Thank you for the detailed reply. :slight_smile: and I know this might sting a bit, but please don’t use the <pre lang="lua"> format for usable code, it is harder to copy, amd when you do, you have to erase all the number lines.

Don’t spoil my fun! I just learnt about that shiny new toy!

I just tried it and it copied just fine (but that’s on a laptop with fine precision - I guess you’re talking about the iPad).

@Andrew I played with adding a syntax highlighter to the forums, but found that it made copying and pasting impossible on iPad, so I never announced it. Feel free to use it — especially for code that is likely not going to be copied/pasted.

EDIT: Hmm, I just tried disabling the line gutter (not sure why I didn’t try this before), and copying+pasting seems possible on iPad. It’s not quite as easy as a plain pre-block, but it’s much better than getting line numbers.

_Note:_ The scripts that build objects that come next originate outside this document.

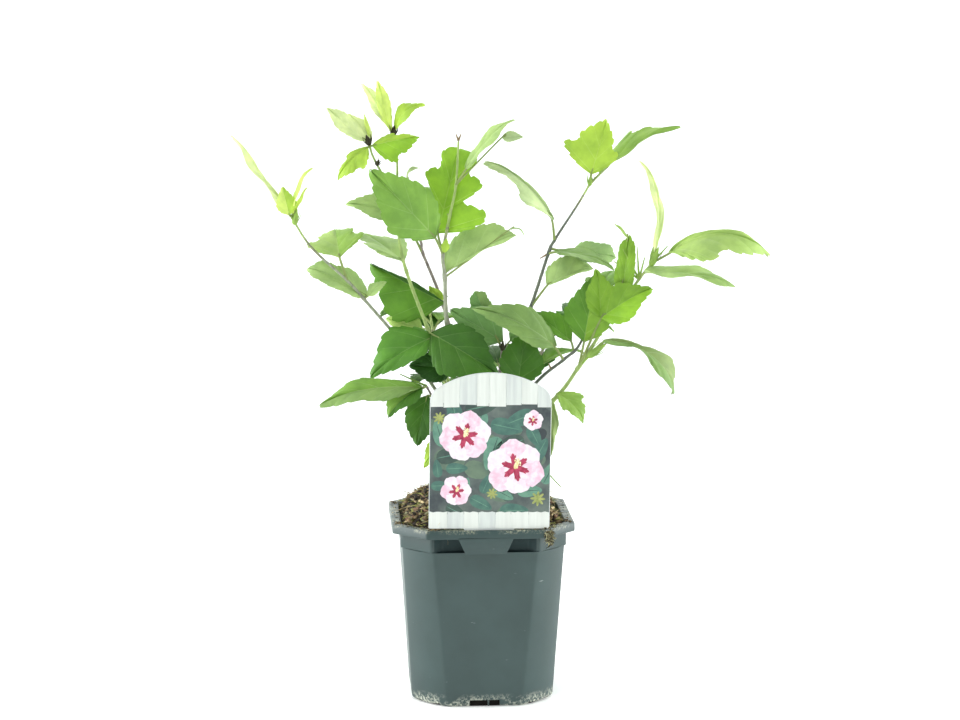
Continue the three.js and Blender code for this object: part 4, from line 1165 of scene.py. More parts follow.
# %% Words for leaves, buds and limbs
def leaf(at, stalk, blade, face, tint, arch=0, wide=1, edge="oval", other=None):
    """A leaf; wide may be a pair for its right and left half; other, the left half's tint, paints the light
    and shade that the fold divides
    """
    right, left = wide if isinstance(wide, tuple) else (wide, wide)
    return {"at": at, "stalk": stalk, "blade": blade, "face": face, "tint": tint, "arch": arch,
            "right": right, "left": left, "edge": edge, "other": other or tint}


def young(at, stalk, blade, face, tint, arch=0, wide=1):
    """A narrow young leaf"""
    return leaf(at, stalk, blade, face, tint, arch, wide, "narrow")


def bud(at, body, radius, dark=True, stalk=None):
    """A bud; body runs from its foot to its point"""
    return {"at": at, "body": body, "radius": radius, "dark": dark, "stalk": stalk}


def spike(at, body, arch=0, dry=False):
    """A thin stalk or bract"""
    return {"at": at, "body": body, "arch": arch, "dry": dry}


def limb(path, radii, green, leaves=(), buds=(), spikes=(), grown=None):
    """A limb; green says where its bark turns into a green shoot, grown how its leaves follow a rule"""
    return {"path": path, "radii": radii, "green": green, "leaves": list(leaves), "buds": list(buds),
            "spikes": list(spikes), "grown": grown}


LIMBS = {}
print("words for the plant: leaf, young, bud, spike, limb")

# %% Limbs on the left
LIMBS["far_left"] = limb(
    [(-1, 11, 192), (-17, 8, 216), (-54, 4, 273), (-93, -2, 321), (-106, -4, 336), (-134, -8, 363),
     (-150, -10, 388)], (1.9, 0.9), 5.2, [
        leaf(3, (2, 4, 2), (-48, 4, 23), (0.3, -0.65, 0.65), "sage", 3, (0.7, 0.6), "blunt"),
        leaf(4, (-6, 3, 18), (-6, 44, 20), (-0.2, -0.25, 0.95), "leaf_light", 2, 1.2, "lobed", "fresh_light"),
        young(6, (-1, 0, 2), (-42, -6, 64), (0.8, -0.3, 0.5), "pale", -3, 0.5),
        leaf(6, (-1, -2, 1), (-5, -4, 23), (0, -1, 0), "fresh", other="lime"),
        young(6, (2, 0, 2), (14, -4, 38), (-0.9, -0.3, 0.3), "lime", 3),
        young(6, (2, 1, 1), (10, 5, 22), (-0.6, -0.6, 0.4), "lime", 0, 0.7),
        leaf(3, (3, 1, 2), (15, 2, 12), (-0.2, -0.5, 0.8), "sage", 1, 1.1),
    ], [bud(5.8, (2, -1, 11), 2.6, False)])
LIMBS["left_tall"] = limb(
    [(-1, 11, 200), (-14, 13, 223), (-42, 0, 297), (-59, 2, 343), (-65, 2, 372), (-66, 2, 401),
     (-66, 4, 434), (-69, 4, 452)], (1.9, 0.9), 1.2, [
        leaf(2, (3, -9, -3), (55, -22, -31), (0.3, -0.95, 0.25), "deep_mid", 4, (1.1, 0.9), other="deep"),
        leaf(3, (-2, 1, 7), (-38, 36, 21), (0.1, -0.1, 1), "sage", 2, 1, "lobed"),
        leaf(2, (-4, 10, -2), (-31, 7, 8), (0, -0.9, 0.3), "fresh_light", 2, 0.9),
        young(7, (-1, 1, 3), (-23, 6, 38), (0.5, -0.8, 0.3), "pale", 0, 1.05),
        young(7, (-2, -1, 3), (-10, -2, 40), (0.2, -1, 0), "lime", 0, 1),
        leaf(7, (2, -1, 4), (24, -5, 21), (-0.5, -0.6, 0.6), "fresh", 7, 0.85),
        young(5.4, (8, 0, 2), (11, -2, 9), (-0.4, -0.6, 0.7), "sage_pale", 5, 1.2),
    ], [bud(4.6, (-4, -3, 6), 2), bud(7, (1, -1, 7), 2.6)])
LIMBS["left_mid"] = limb(
    [(-1, 11, 206), (-4, 27, 223), (-30, 22, 313), (-46, 20, 355), (-50, 17, 370), (-82, 4, 428),
     (-88, -2, 445)], (1.8, 0.9), 4.6, [
        leaf(2, (-1, -2, 1), (-10, -3, 15), (0, -1, 0.2), "fresh", 0, 0.9),
        leaf(3, (-15, -3, 30), (-47, -8, 12), (0.1, -0.8, 0.5), "sage", 4, (0.8, 0.6)),
        leaf(5.9, (-1, -3, -1), (-25, -10, -25), (-0.5, -0.8, 0.3), "fresh", 4, (0.4, 1.1), "lobed"),
        leaf(5.9, (2, -3, 0), (38, -4, 8), (0.1, -0.9, 0.3), "bright", 2, (1.15, 0.4), "lobed", "fresh"),
        young(6, (-1, -1, 2), (-31, -6, 27), (-0.5, -0.5, 0.7), "pale", -3, 1.4),
        leaf(6, (2, 3, 4), (-19, 6, 20), (0.2, -0.8, 0.6), "pale", 0, 0.7),
        young(6, (1, 3, 2), (-5, 3, 22), (0.2, -1, 0), "lime", 0, 0.5),
    ], [bud(5, (2, -4, 4), 1.8), bud(6, (-2, -3, 7), 2.6)])
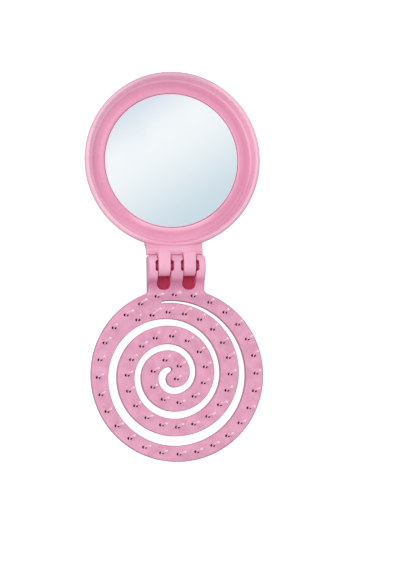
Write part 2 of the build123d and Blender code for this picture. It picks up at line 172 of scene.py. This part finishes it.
# ------------------------------------------------------------------ materials
def pink_plastic(name, base, dark, light, mottle_scale, mottle, rough, grain, crevice, hinge_gap, rim=None, barrel=None, dip=None, cut=None, pocket=None):
    """Moulded plastic: pigment drift, faint flow marks, fine moulded grain.  Where two
    walls stand close together an occlusion mask paints shade in `crevice` = (colour, reach in metres,
    strength, from, to), and beside the hinge in `hinge_gap` = (colour, y where it starts, mask before
    and after, colour of a faint painted glow).  `rim` = (colour, strength) is the painted highlight on the mirror
    head's crest, also laid on its straps and neck, with painted shade in the trough round the glass; `barrel` =
    (colour, strength) the painted highlight on the hinge barrel, `dip` = (colour, strength) the painted shade in front
    of the barrel, and `cut` = (colour, strength) the painted shade on the plate's cut edges.  `pocket` = z under which
    the root pockets are painted in shade."""
    m, n = new_material(name)
    pos = n.add("ShaderNodeTexCoord").outputs["Object"]
    drift = n.noise(pos, mottle_scale, detail=3.0, rough=0.55, distortion=0.4)
    fine = n.noise(pos, mottle_scale * 5.0, detail=2.0, rough=0.6)
    t = n.math("ADD", n.math("MULTIPLY", drift, 0.75), n.math("MULTIPLY", fine, 0.25))
    shade = n.remap(t, 0.5 - 0.5 * mottle, 0.5 + 0.5 * mottle, 0.0, 1.0)
    low = n.mix(n.remap(shade, 0.0, 0.5, 0.0, 1.0, smooth=False), dark, base)
    colour = n.mix(n.remap(shade, 0.5, 1.0, 0.0, 1.0, smooth=False), low, light)
    sep = n.add("ShaderNodeSeparateXYZ")
    n.link(pos, sep.inputs[0])
    if rim:
        dx, dy = sep.outputs["X"], n.math("SUBTRACT", sep.outputs["Y"], MIRROR_Y)
        r = n.math("SQRT", n.math("ADD", n.math("MULTIPLY", dx, dx), n.math("MULTIPLY", dy, dy)))
        front = n.remap(sep.outputs["Z"], 0.0026, 0.0034, 0.0, 1.0)
        # painted shade: the trough is painted darker half way down its outer slope, most at the top
        deep_shade = n.math("MULTIPLY", n.remap(r, 0.0272, 0.0290, 0.0, 0.60), n.remap(r, 0.0297, 0.0308, 1.0, 0.0))
        deep_shade = n.math("MULTIPLY", deep_shade, n.remap(dy, -0.030, 0.002, 0.15, 1.0))
        lean = n.math("ADD", n.math("MULTIPLY", dx, -0.75 / 0.033), n.math("MULTIPLY", dy, 0.66 / 0.033))
        deep_shade = n.math("MULTIPLY", deep_shade, n.remap(lean, 0.6, 0.9, 1.0, 0.35))
        colour = n.mix(n.math("MULTIPLY", deep_shade, front), colour, rgb(210, 134, 166))
        # painted shade: beside the glass it is painted a little darker too, except at the foot of the head, where a
        # painted highlight makes it paler
        inner = n.math("MULTIPLY", n.remap(r, 0.0266, 0.0278, 1.0, 0.0), n.remap(r, 0.0258, 0.0260, 0.0, 1.0))
        inner = n.math("MULTIPLY", inner, front)
        foot = n.remap(dy, -0.0245, -0.0190, 1.0, 0.0)
        colour = n.mix(n.math("MULTIPLY", inner, n.math("MULTIPLY_ADD", foot, -0.4, 0.4)), colour, rgb(206, 138, 168))
        colour = n.mix(n.math("MULTIPLY", inner, n.math("MULTIPLY", foot, 0.45)), colour, rgb(250, 202, 218))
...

@Simeon: Are you playing around with adjusting the highlighting? The line numbers have disappeared.

Yes. I edited my above post as you posted.

Sorry to re-open this discussion (actually, I’m not). There have been a few queries as to why I would want to “hijack” the certain functions, my answer is because I have been looking at the physics library, it is lightweight, fast, and requires the absolute minimum amount of code. One instantiation, and one line to delete it. That simple. I think it would be a hassle free way to do it.